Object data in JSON
▬▬▬

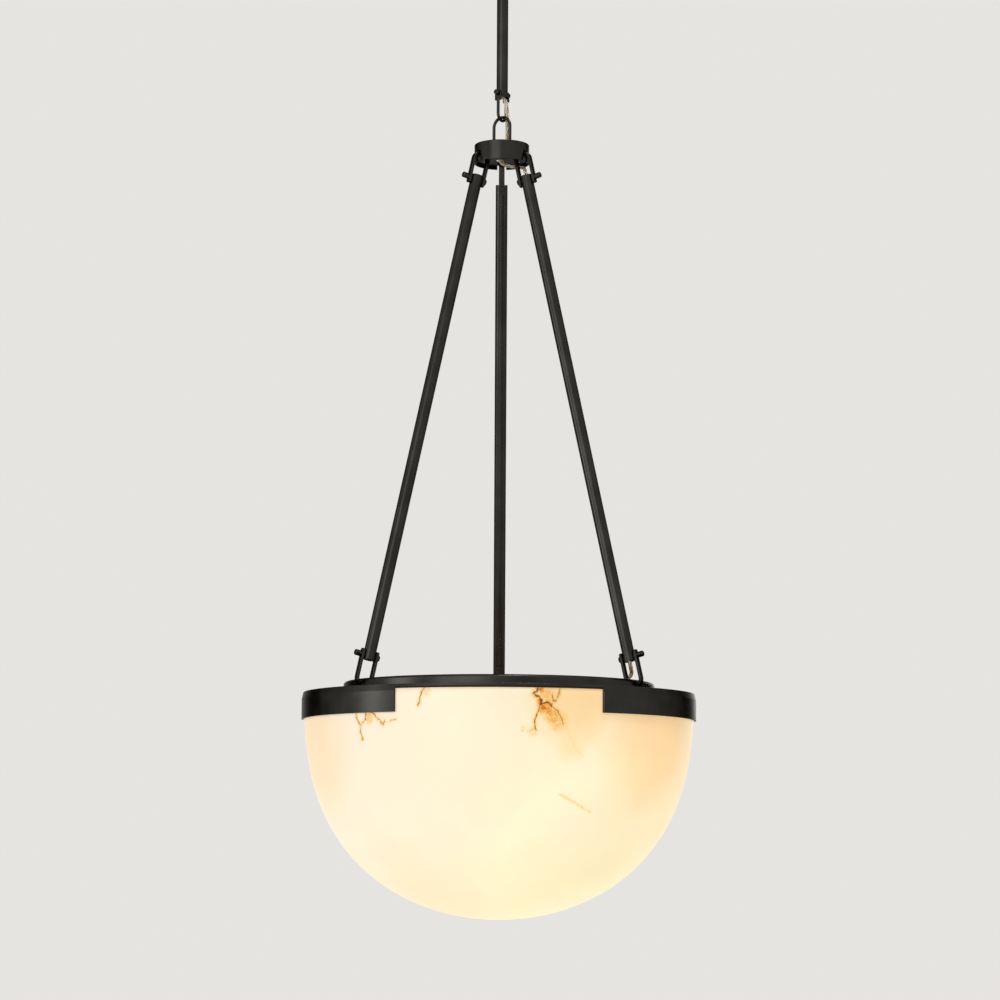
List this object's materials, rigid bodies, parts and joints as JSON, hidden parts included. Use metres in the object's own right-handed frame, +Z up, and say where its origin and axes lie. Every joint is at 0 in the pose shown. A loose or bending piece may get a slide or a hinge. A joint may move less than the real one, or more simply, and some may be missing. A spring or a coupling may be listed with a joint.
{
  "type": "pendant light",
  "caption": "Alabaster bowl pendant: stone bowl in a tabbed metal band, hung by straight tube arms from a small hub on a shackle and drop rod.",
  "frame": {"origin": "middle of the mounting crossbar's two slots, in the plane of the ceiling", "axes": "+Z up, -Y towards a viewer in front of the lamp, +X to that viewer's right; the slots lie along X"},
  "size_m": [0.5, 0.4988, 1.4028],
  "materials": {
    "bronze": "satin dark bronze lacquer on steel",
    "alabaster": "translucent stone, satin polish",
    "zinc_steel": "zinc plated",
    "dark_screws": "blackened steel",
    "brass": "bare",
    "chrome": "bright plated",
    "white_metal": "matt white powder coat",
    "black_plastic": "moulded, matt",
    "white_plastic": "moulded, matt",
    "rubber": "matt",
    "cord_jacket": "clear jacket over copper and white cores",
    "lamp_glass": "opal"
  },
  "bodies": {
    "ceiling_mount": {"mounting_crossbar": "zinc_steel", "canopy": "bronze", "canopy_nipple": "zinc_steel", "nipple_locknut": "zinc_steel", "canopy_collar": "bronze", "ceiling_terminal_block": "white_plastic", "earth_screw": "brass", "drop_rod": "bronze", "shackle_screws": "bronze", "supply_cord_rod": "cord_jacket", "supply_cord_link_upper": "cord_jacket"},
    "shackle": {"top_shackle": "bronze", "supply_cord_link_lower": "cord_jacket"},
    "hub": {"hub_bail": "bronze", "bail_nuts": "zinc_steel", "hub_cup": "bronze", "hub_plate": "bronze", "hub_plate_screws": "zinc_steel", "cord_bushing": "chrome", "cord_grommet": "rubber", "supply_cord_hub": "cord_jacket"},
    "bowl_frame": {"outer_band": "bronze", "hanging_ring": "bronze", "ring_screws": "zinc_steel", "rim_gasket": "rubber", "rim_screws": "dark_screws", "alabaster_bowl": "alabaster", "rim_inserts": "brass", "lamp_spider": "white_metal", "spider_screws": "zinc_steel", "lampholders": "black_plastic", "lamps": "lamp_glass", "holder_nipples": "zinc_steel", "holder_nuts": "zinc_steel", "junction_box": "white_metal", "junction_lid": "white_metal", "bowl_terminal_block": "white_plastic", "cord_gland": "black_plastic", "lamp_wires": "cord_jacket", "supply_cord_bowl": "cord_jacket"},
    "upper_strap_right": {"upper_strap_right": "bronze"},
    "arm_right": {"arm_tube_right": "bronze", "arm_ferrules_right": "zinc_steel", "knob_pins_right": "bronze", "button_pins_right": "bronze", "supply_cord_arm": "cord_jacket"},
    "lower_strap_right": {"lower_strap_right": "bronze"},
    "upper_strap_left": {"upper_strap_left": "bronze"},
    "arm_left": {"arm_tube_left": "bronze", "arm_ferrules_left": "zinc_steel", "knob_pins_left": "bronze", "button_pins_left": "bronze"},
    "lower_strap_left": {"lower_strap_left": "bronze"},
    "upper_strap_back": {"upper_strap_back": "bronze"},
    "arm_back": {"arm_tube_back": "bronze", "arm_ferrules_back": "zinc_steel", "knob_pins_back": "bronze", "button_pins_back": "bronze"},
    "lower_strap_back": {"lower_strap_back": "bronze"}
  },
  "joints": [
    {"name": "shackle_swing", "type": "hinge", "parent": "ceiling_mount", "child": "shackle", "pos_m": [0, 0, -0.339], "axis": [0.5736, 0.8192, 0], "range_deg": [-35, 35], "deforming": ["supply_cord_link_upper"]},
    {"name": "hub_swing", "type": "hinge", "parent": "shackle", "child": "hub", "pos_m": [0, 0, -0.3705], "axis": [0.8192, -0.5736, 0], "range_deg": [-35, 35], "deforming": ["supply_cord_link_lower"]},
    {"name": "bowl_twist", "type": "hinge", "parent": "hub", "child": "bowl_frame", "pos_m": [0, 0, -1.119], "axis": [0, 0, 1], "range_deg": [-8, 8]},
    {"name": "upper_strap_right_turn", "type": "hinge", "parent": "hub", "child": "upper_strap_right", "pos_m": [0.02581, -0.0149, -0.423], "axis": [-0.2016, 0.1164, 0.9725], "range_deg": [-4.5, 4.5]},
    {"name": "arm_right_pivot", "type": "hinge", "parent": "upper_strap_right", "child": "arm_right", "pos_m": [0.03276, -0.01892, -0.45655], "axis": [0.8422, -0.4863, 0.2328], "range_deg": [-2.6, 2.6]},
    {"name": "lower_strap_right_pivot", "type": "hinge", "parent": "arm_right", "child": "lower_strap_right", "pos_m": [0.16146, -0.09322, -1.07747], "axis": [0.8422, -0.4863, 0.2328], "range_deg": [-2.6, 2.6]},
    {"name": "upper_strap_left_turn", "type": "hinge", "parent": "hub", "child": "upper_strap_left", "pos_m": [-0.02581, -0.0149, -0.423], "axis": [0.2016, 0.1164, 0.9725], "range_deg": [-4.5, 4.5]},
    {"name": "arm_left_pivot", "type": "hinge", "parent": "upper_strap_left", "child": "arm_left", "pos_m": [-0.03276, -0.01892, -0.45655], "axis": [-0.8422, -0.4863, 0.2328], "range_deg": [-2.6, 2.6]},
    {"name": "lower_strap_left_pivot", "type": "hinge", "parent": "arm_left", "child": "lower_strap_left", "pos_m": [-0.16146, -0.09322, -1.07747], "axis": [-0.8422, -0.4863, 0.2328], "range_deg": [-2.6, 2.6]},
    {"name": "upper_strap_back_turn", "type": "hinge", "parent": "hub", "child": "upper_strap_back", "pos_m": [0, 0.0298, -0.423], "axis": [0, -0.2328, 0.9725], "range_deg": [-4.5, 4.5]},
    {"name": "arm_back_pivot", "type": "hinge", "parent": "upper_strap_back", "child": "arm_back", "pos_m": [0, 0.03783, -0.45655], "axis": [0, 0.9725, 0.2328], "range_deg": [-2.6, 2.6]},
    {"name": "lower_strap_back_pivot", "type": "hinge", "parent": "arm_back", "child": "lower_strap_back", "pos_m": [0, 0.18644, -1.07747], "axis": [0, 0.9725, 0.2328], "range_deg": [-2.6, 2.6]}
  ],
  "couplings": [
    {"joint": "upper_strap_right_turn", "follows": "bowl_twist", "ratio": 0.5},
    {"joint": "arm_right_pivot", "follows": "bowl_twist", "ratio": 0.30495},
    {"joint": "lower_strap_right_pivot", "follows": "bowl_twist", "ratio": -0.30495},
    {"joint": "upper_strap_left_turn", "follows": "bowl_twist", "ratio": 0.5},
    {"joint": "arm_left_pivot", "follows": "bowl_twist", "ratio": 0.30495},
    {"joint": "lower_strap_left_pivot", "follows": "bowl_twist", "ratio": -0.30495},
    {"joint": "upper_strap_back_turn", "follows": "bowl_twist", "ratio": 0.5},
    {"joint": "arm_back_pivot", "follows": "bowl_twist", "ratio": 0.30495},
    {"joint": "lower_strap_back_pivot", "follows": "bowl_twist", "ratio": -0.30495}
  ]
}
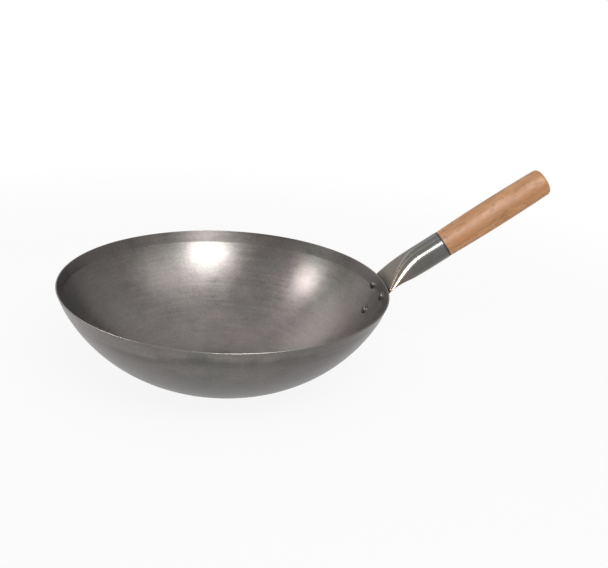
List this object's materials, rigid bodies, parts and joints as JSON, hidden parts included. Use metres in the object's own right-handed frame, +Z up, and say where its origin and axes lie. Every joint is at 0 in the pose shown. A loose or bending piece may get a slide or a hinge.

▬▬▬

WHAT YOU HAVE TO DO - All of the entries above need to be reproduced exactly.

EXPECTED ANSWER -
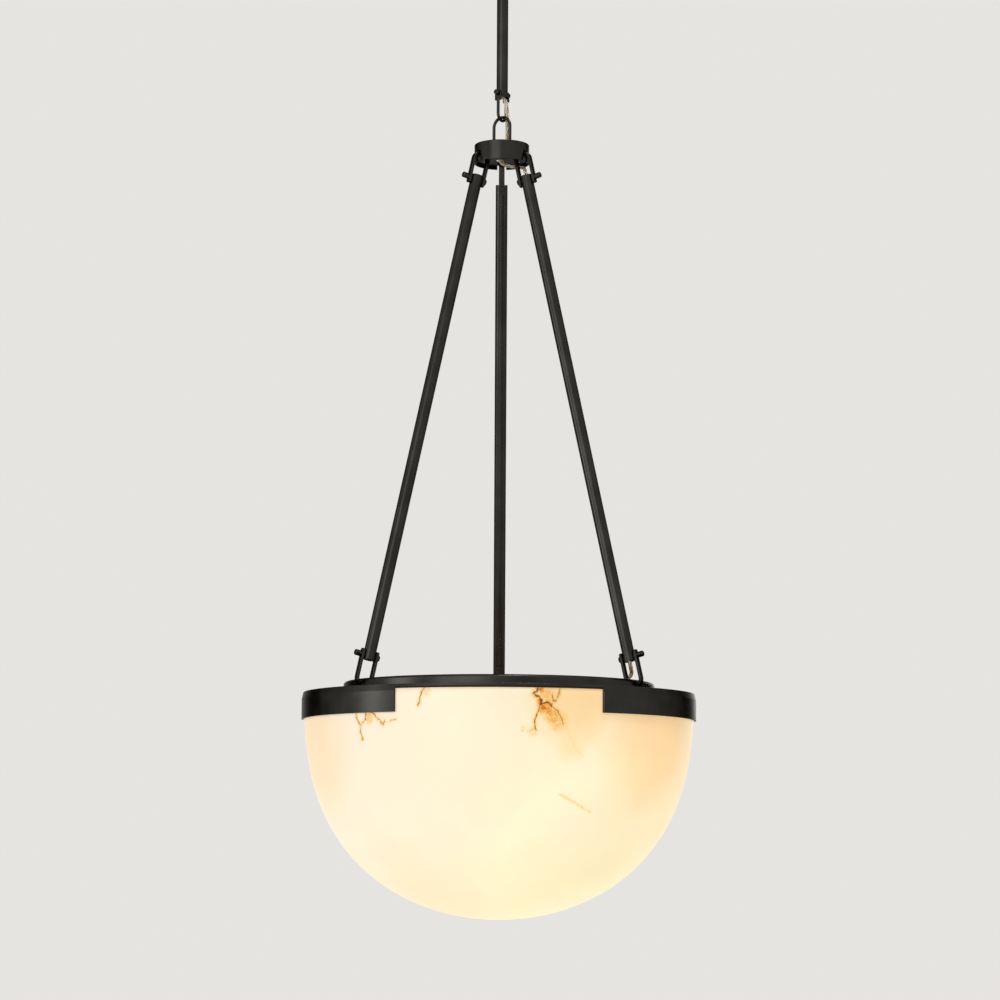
List this object's materials, rigid bodies, parts and joints as JSON, hidden parts included. Use metres in the object's own right-handed frame, +Z up, and say where its origin and axes lie. Every joint is at 0 in the pose shown. A loose or bending piece may get a slide or a hinge. A joint may move less than the real one, or more simply, and some may be missing. A spring or a coupling may be listed with a joint.
{
  "type": "pendant light",
  "caption": "Alabaster bowl pendant: stone bowl in a tabbed metal band, hung by straight tube arms from a small hub on a shackle and drop rod.",
  "frame": {"origin": "middle of the mounting crossbar's two slots, in the plane of the ceiling", "axes": "+Z up, -Y towards a viewer in front of the lamp, +X to that viewer's right; the slots lie along X"},
  "size_m": [0.5, 0.4988, 1.4028],
  "materials": {
    "bronze": "satin dark bronze lacquer on steel",
    "alabaster": "translucent stone, satin polish",
    "zinc_steel": "zinc plated",
    "dark_screws": "blackened steel",
    "brass": "bare",
    "chrome": "bright plated",
    "white_metal": "matt white powder coat",
    "black_plastic": "moulded, matt",
    "white_plastic": "moulded, matt",
    "rubber": "matt",
    "cord_jacket": "clear jacket over copper and white cores",
    "lamp_glass": "opal"
  },
  "bodies": {
    "ceiling_mount": {"mounting_crossbar": "zinc_steel", "canopy": "bronze", "canopy_nipple": "zinc_steel", "nipple_locknut": "zinc_steel", "canopy_collar": "bronze", "ceiling_terminal_block": "white_plastic", "earth_screw": "brass", "drop_rod": "bronze", "shackle_screws": "bronze", "supply_cord_rod": "cord_jacket", "supply_cord_link_upper": "cord_jacket"},
    "shackle": {"top_shackle": "bronze", "supply_cord_link_lower": "cord_jacket"},
    "hub": {"hub_bail": "bronze", "bail_nuts": "zinc_steel", "hub_cup": "bronze", "hub_plate": "bronze", "hub_plate_screws": "zinc_steel", "cord_bushing": "chrome", "cord_grommet": "rubber", "supply_cord_hub": "cord_jacket"},
    "bowl_frame": {"outer_band": "bronze", "hanging_ring": "bronze", "ring_screws": "zinc_steel", "rim_gasket": "rubber", "rim_screws": "dark_screws", "alabaster_bowl": "alabaster", "rim_inserts": "brass", "lamp_spider": "white_metal", "spider_screws": "zinc_steel", "lampholders": "black_plastic", "lamps": "lamp_glass", "holder_nipples": "zinc_steel", "holder_nuts": "zinc_steel", "junction_box": "white_metal", "junction_lid": "white_metal", "bowl_terminal_block": "white_plastic", "cord_gland": "black_plastic", "lamp_wires": "cord_jacket", "supply_cord_bowl": "cord_jacket"},
    "upper_strap_right": {"upper_strap_right": "bronze"},
    "arm_right": {"arm_tube_right": "bronze", "arm_ferrules_right": "zinc_steel", "knob_pins_right": "bronze", "button_pins_right": "bronze", "supply_cord_arm": "cord_jacket"},
    "lower_strap_right": {"lower_strap_right": "bronze"},
    "upper_strap_left": {"upper_strap_left": "bronze"},
    "arm_left": {"arm_tube_left": "bronze", "arm_ferrules_left": "zinc_steel", "knob_pins_left": "bronze", "button_pins_left": "bronze"},
    "lower_strap_left": {"lower_strap_left": "bronze"},
    "upper_strap_back": {"upper_strap_back": "bronze"},
    "arm_back": {"arm_tube_back": "bronze", "arm_ferrules_back": "zinc_steel", "knob_pins_back": "bronze", "button_pins_back": "bronze"},
    "lower_strap_back": {"lower_strap_back": "bronze"}
  },
  "joints": [
    {"name": "shackle_swing", "type": "hinge", "parent": "ceiling_mount", "child": "shackle", "pos_m": [0, 0, -0.339], "axis": [0.5736, 0.8192, 0], "range_deg": [-35, 35], "deforming": ["supply_cord_link_upper"]},
    {"name": "hub_swing", "type": "hinge", "parent": "shackle", "child": "hub", "pos_m": [0, 0, -0.3705], "axis": [0.8192, -0.5736, 0], "range_deg": [-35, 35], "deforming": ["supply_cord_link_lower"]},
    {"name": "bowl_twist", "type": "hinge", "parent": "hub", "child": "bowl_frame", "pos_m": [0, 0, -1.119], "axis": [0, 0, 1], "range_deg": [-8, 8]},
    {"name": "upper_strap_right_turn", "type": "hinge", "parent": "hub", "child": "upper_strap_right", "pos_m": [0.02581, -0.0149, -0.423], "axis": [-0.2016, 0.1164, 0.9725], "range_deg": [-4.5, 4.5]},
    {"name": "arm_right_pivot", "type": "hinge", "parent": "upper_strap_right", "child": "arm_right", "pos_m": [0.03276, -0.01892, -0.45655], "axis": [0.8422, -0.4863, 0.2328], "range_deg": [-2.6, 2.6]},
    {"name": "lower_strap_right_pivot", "type": "hinge", "parent": "arm_right", "child": "lower_strap_right", "pos_m": [0.16146, -0.09322, -1.07747], "axis": [0.8422, -0.4863, 0.2328], "range_deg": [-2.6, 2.6]},
    {"name": "upper_strap_left_turn", "type": "hinge", "parent": "hub", "child": "upper_strap_left", "pos_m": [-0.02581, -0.0149, -0.423], "axis": [0.2016, 0.1164, 0.9725], "range_deg": [-4.5, 4.5]},
    {"name": "arm_left_pivot", "type": "hinge", "parent": "upper_strap_left", "child": "arm_left", "pos_m": [-0.03276, -0.01892, -0.45655], "axis": [-0.8422, -0.4863, 0.2328], "range_deg": [-2.6, 2.6]},
    {"name": "lower_strap_left_pivot", "type": "hinge", "parent": "arm_left", "child": "lower_strap_left", "pos_m": [-0.16146, -0.09322, -1.07747], "axis": [-0.8422, -0.4863, 0.2328], "range_deg": [-2.6, 2.6]},
    {"name": "upper_strap_back_turn", "type": "hinge", "parent": "hub", "child": "upper_strap_back", "pos_m": [0, 0.0298, -0.423], "axis": [0, -0.2328, 0.9725], "range_deg": [-4.5, 4.5]},
    {"name": "arm_back_pivot", "type": "hinge", "parent": "upper_strap_back", "child": "arm_back", "pos_m": [0, 0.03783, -0.45655], "axis": [0, 0.9725, 0.2328], "range_deg": [-2.6, 2.6]},
    {"name": "lower_strap_back_pivot", "type": "hinge", "parent": "arm_back", "child": "lower_strap_back", "pos_m": [0, 0.18644, -1.07747], "axis": [0, 0.9725, 0.2328], "range_deg": [-2.6, 2.6]}
  ],
  "couplings": [
    {"joint": "upper_strap_right_turn", "follows": "bowl_twist", "ratio": 0.5},
    {"joint": "arm_right_pivot", "follows": "bowl_twist", "ratio": 0.30495},
    {"joint": "lower_strap_right_pivot", "follows": "bowl_twist", "ratio": -0.30495},
    {"joint": "upper_strap_left_turn", "follows": "bowl_twist", "ratio": 0.5},
    {"joint": "arm_left_pivot", "follows": "bowl_twist", "ratio": 0.30495},
    {"joint": "lower_strap_left_pivot", "follows": "bowl_twist", "ratio": -0.30495},
    {"joint": "upper_strap_back_turn", "follows": "bowl_twist", "ratio": 0.5},
    {"joint": "arm_back_pivot", "follows": "bowl_twist", "ratio": 0.30495},
    {"joint": "lower_strap_back_pivot", "follows": "bowl_twist", "ratio": -0.30495}
  ]
}
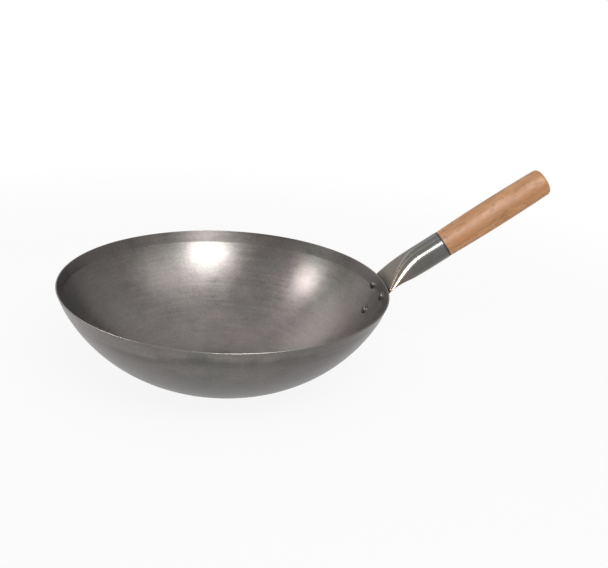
List this object's materials, rigid bodies, parts and joints as JSON, hidden parts included. Use metres in the object's own right-handed frame, +Z up, and say where its origin and axes lie. Every joint is at 0 in the pose shown. A loose or bending piece may get a slide or a hinge.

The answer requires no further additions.